__THE EXERCISE__. Find all the lines with "loose" and gather them.

====

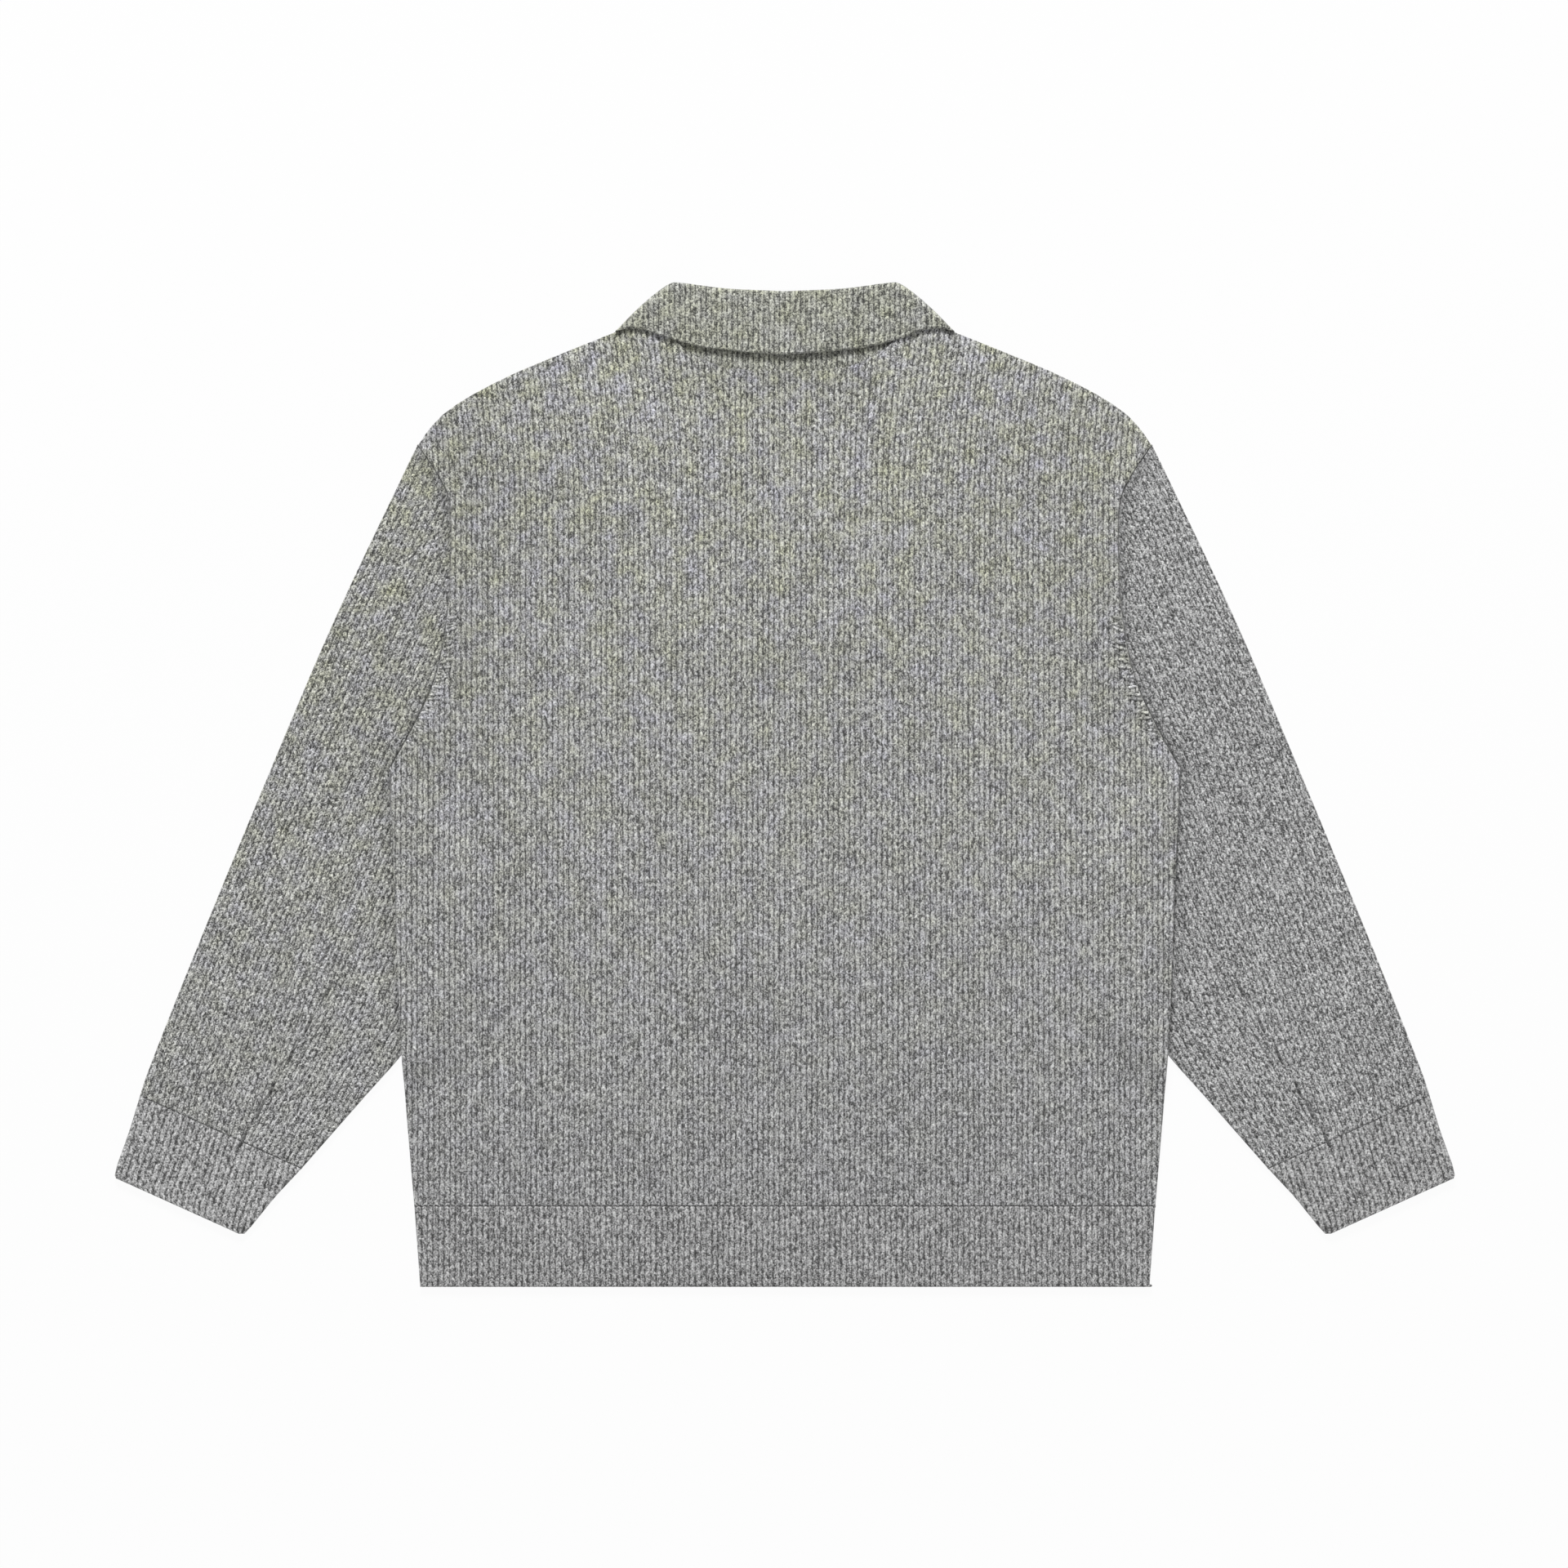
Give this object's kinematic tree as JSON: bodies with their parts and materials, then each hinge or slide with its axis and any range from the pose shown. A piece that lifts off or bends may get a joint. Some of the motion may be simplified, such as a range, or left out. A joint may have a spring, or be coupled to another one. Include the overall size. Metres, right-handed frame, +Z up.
{
  "type": "shawl collar pullover laid flat",
  "caption": "Ribbed shawl collar pullover laid flat with its back up, with drop shoulders, long sleeves tucked under its sides, cuffs and a hem band.",
  "frame": {"origin": "middle of the garment's outline, on the surface that it lies on", "axes": "+X to the side of the right sleeve, +Y from the hem to the collar, +Z up out of the garment's back"},
  "size_m": [0.9846, 0.7368, 0.0117],
  "materials": {
    "back_knit": "matte wool rib, grey melange",
    "front_knit": "matte wool rib, grey melange",
    "hem_knit": "matte wool rib, grey melange",
    "sleeve_knit": "matte wool rib, grey melange",
    "cuff_knit": "matte wool rib, grey melange",
    "collar_knit": "matte wool rib, grey melange"
  },
  "bodies": {
    "root": {"back": "back_knit", "front": "front_knit", "hem_band": "hem_knit", "sleeve_left": "sleeve_knit", "sleeve_right": "sleeve_knit", "cuff_left": "cuff_knit", "cuff_right": "cuff_knit", "collar": "collar_knit"}
  },
  "joints": []
}
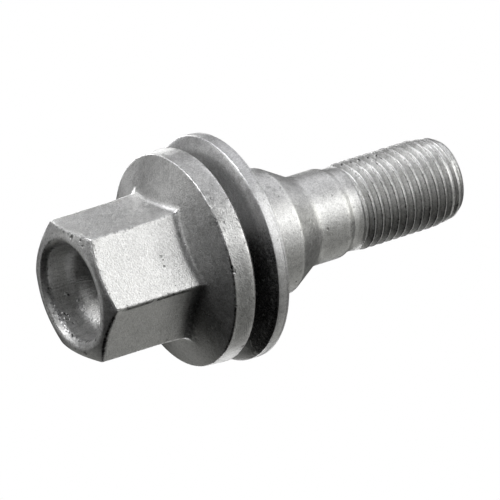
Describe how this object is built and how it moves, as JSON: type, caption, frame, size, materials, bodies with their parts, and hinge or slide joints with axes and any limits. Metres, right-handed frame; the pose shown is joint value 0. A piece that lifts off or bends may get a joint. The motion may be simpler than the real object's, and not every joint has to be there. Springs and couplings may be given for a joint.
{
  "type": "wheel bolt",
  "caption": "Wheel bolt with a hollow hexagon head, wide flange, loose captive washer, 60 degree seat cone, plain shank and short fine thread.",
  "frame": {"origin": "centre of the flat thread tip, on which the bolt stands", "axes": "+Z along the bolt's axis, from the thread tip to the head; +X towards a corner of the hexagon"},
  "size_m": [0.0302, 0.0302, 0.0582],
  "materials": {
    "bolt_coating": "matt silver-grey zinc flake coating on forged steel, with a fine sandy mottle and small handling nicks",
    "washer_coating": "matt silver-grey zinc flake coating on blanked steel"
  },
  "bodies": {
    "bolt": {"bolt": "bolt_coating"},
    "washer": {"washer": "washer_coating"}
  },
  "joints": [
    {"name": "washer_float", "type": "slide", "parent": "bolt", "child": "washer", "axis": [0, 0, 1], "range_m": [0, 0.0021]}
  ]
}
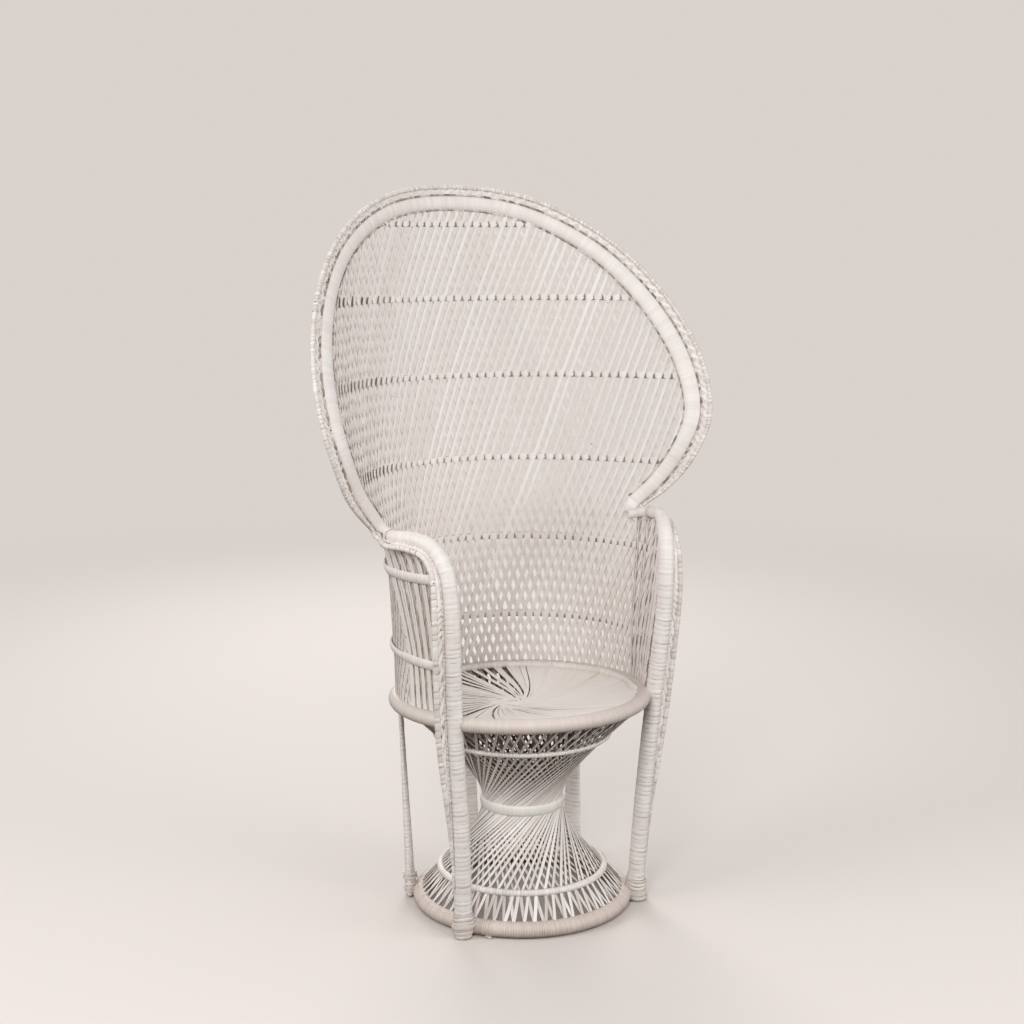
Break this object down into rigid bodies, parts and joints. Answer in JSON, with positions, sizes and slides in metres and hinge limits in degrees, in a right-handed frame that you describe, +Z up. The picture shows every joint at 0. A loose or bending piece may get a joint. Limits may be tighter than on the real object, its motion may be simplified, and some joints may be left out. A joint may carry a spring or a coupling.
{
  "type": "peacock chair",
  "caption": "Peacock chair of white-painted cane: a round woven seat on an hourglass base, with rolled arms and a tall fan-shaped lattice back.",
  "frame": {"origin": "on the floor, under the middle of the chair's bounding box", "axes": "+Z up; a sitter faces -Y, and +X is towards the right as seen from the front"},
  "size_m": [0.9048, 0.583, 1.4879],
  "materials": {
    "roll_wrap": "thick cane rolls wrapped in split cane, brushed with warm white paint",
    "hoop_cane": "thin round and flat canes, brushed with white paint that is chipped in places",
    "weave_cane": "crossing woven canes under thin brushed white paint",
    "seat_cane": "flat woven seat canes, painted white and slightly polished by wear",
    "foot_binding": "lashings of split cane, painted white and yellowed near the floor"
  },
  "bodies": {
    "root": {"base_ring": "roll_wrap", "seat_rim": "roll_wrap", "arm_and_leg_left": "roll_wrap", "arm_and_leg_right": "roll_wrap", "fan_roll": "roll_wrap", "rear_leg_left": "roll_wrap", "rear_leg_right": "roll_wrap", "rear_leg_centre": "roll_wrap", "lower_hoop": "hoop_cane", "waist_band": "hoop_cane", "upper_hoop": "hoop_cane", "seat_back_hoop": "hoop_cane", "fan_edge_rod": "hoop_cane", "arm_edge_rod_left": "hoop_cane", "arm_edge_rod_right": "hoop_cane", "back_row_1": "hoop_cane", "back_row_2": "hoop_cane", "back_row_3": "hoop_cane", "back_row_4": "hoop_cane", "back_row_5": "hoop_cane", "back_row_6": "hoop_cane", "skirt_weave": "weave_cane", "lower_cone_weave": "weave_cane", "upper_cone_weave": "weave_cane", "seat_batten_left": "weave_cane", "seat_batten_right": "weave_cane", "fan_edge_web": "weave_cane", "back_lattice": "weave_cane", "side_lattice_left": "weave_cane", "side_lattice_right": "weave_cane", "arm_edge_web_left": "weave_cane", "arm_edge_web_right": "weave_cane", "seat_weave": "seat_cane", "foot_binding_front_left": "foot_binding", "foot_binding_front_right": "foot_binding", "foot_binding_rear_left": "foot_binding", "foot_binding_rear_right": "foot_binding", "foot_binding_rear_centre": "foot_binding", "arm_joint_binding_left": "foot_binding", "arm_joint_binding_right": "foot_binding"}
  },
  "joints": []
}
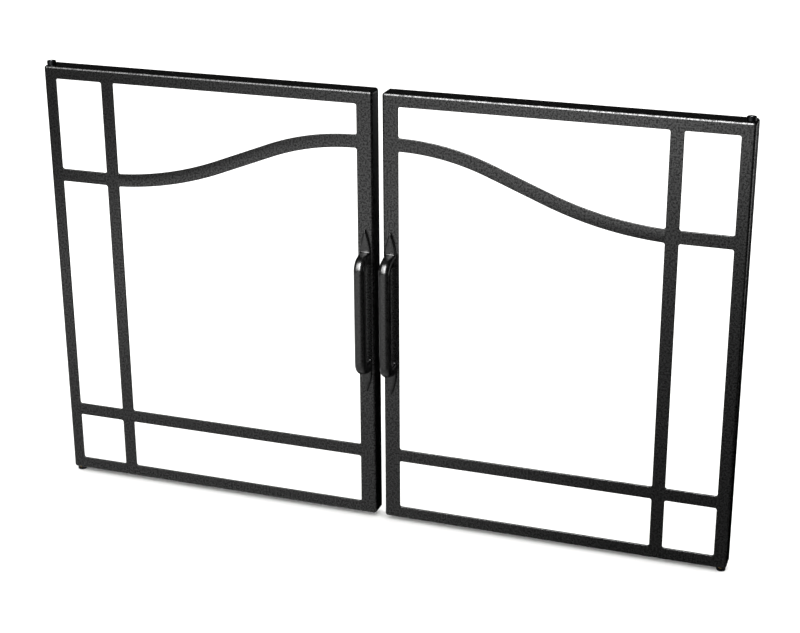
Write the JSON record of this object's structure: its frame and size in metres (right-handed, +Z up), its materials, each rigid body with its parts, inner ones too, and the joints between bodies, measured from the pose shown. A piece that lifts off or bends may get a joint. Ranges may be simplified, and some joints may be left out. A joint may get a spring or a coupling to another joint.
{
  "type": "fireplace doors",
  "caption": "Hinged pair of steel fireplace doors with barred panes, an arched cross bar and upright cast pulls, carried on spring-loaded corner pivots.",
  "frame": {"origin": "midway between the leaves, in the plane of their front faces, at the lower ends of the bottom pivot bushes", "axes": "+X to the right across the pair, +Y back towards the fire, +Z up; the handles are on the -Y side"},
  "size_m": [0.864, 0.0505, 0.5511],
  "materials": {
    "black_paint": "satin black heat-resistant powder coat on steel, fine grain",
    "cast_handle": "satin black paint on cast iron",
    "zinc_steel": "zinc-plated steel",
    "spring_steel": "drawn spring steel wire",
    "brass": "plain brass",
    "bush_steel": "black oxide steel"
  },
  "bodies": {
    "surround_bushes": {"left_top_bush": "bush_steel", "left_bottom_bush": "bush_steel", "right_top_bush": "bush_steel", "right_bottom_bush": "bush_steel"},
    "left_leaf": {"left_hinge_stile": "black_paint", "left_meeting_stile": "black_paint", "left_top_rail": "black_paint", "left_bottom_rail": "black_paint", "left_muntin": "black_paint", "left_upper_side_bar": "black_paint", "left_lower_side_bar": "black_paint", "left_lower_main_bar": "black_paint", "left_wave_bar": "black_paint", "left_corner_welds": "black_paint", "left_handle": "cast_handle", "left_handle_screws": "zinc_steel", "left_handle_washers": "zinc_steel", "left_pin_bracket": "black_paint", "left_bottom_pin": "zinc_steel", "left_bottom_washer": "brass"},
    "left_pin": {"left_top_pin": "zinc_steel", "left_pin_spring": "spring_steel", "left_pin_clip": "spring_steel", "left_pin_knob": "zinc_steel"},
    "right_leaf": {"right_hinge_stile": "black_paint", "right_meeting_stile": "black_paint", "right_top_rail": "black_paint", "right_bottom_rail": "black_paint", "right_muntin": "black_paint", "right_upper_side_bar": "black_paint", "right_lower_side_bar": "black_paint", "right_lower_main_bar": "black_paint", "right_wave_bar": "black_paint", "right_corner_welds": "black_paint", "right_handle": "cast_handle", "right_handle_screws": "zinc_steel", "right_handle_washers": "zinc_steel", "right_pin_bracket": "black_paint", "right_bottom_pin": "zinc_steel", "right_bottom_washer": "brass"},
    "right_pin": {"right_top_pin": "zinc_steel", "right_pin_spring": "spring_steel", "right_pin_clip": "spring_steel", "right_pin_knob": "zinc_steel"}
  },
  "joints": [
    {"name": "left_leaf_swing", "type": "hinge", "parent": "surround_bushes", "child": "left_leaf", "pos_m": [-0.425, 0.008, 0], "axis": [0, 0, -1], "range_deg": [0, 110]},
    {"name": "left_pin_retract", "type": "slide", "parent": "left_leaf", "child": "left_pin", "axis": [0, 0, -1], "range_m": [0, 0.008], "stiffness_N_per_m": 600, "springref_m": -0.008, "deforming": ["left_pin_spring"]},
    {"name": "right_leaf_swing", "type": "hinge", "parent": "surround_bushes", "child": "right_leaf", "pos_m": [0.425, 0.008, 0], "axis": [0, 0, 1], "range_deg": [0, 110]},
    {"name": "right_pin_retract", "type": "slide", "parent": "right_leaf", "child": "right_pin", "axis": [0, 0, -1], "range_m": [0, 0.008], "stiffness_N_per_m": 600, "springref_m": -0.008, "deforming": ["right_pin_spring"]}
  ]
}
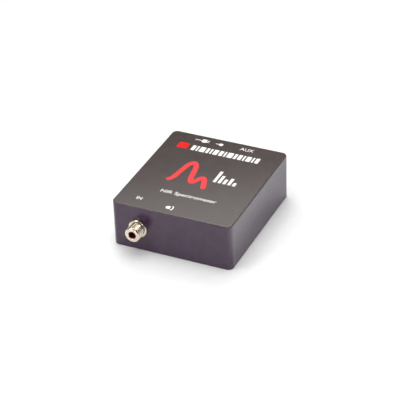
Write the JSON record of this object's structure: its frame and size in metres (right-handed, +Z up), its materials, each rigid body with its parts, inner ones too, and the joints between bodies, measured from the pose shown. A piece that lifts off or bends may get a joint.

====

__RIGHT ANSWER__.
  "caption": "Wheel bolt with a hollow hexagon head, wide flange, loose captive washer, 60 degree seat cone, plain shank and short fine thread.",
Break this object down into rigid bodies, parts and joints. Answer in JSON, with positions, sizes and slides in metres and hinge limits in degrees, in a right-handed frame that you describe, +Z up. The picture shows every joint at 0. A loose or bending piece may get a joint. Limits may be tighter than on the real object, its motion may be simplified, and some joints may be left out. A joint may carry a spring or a coupling.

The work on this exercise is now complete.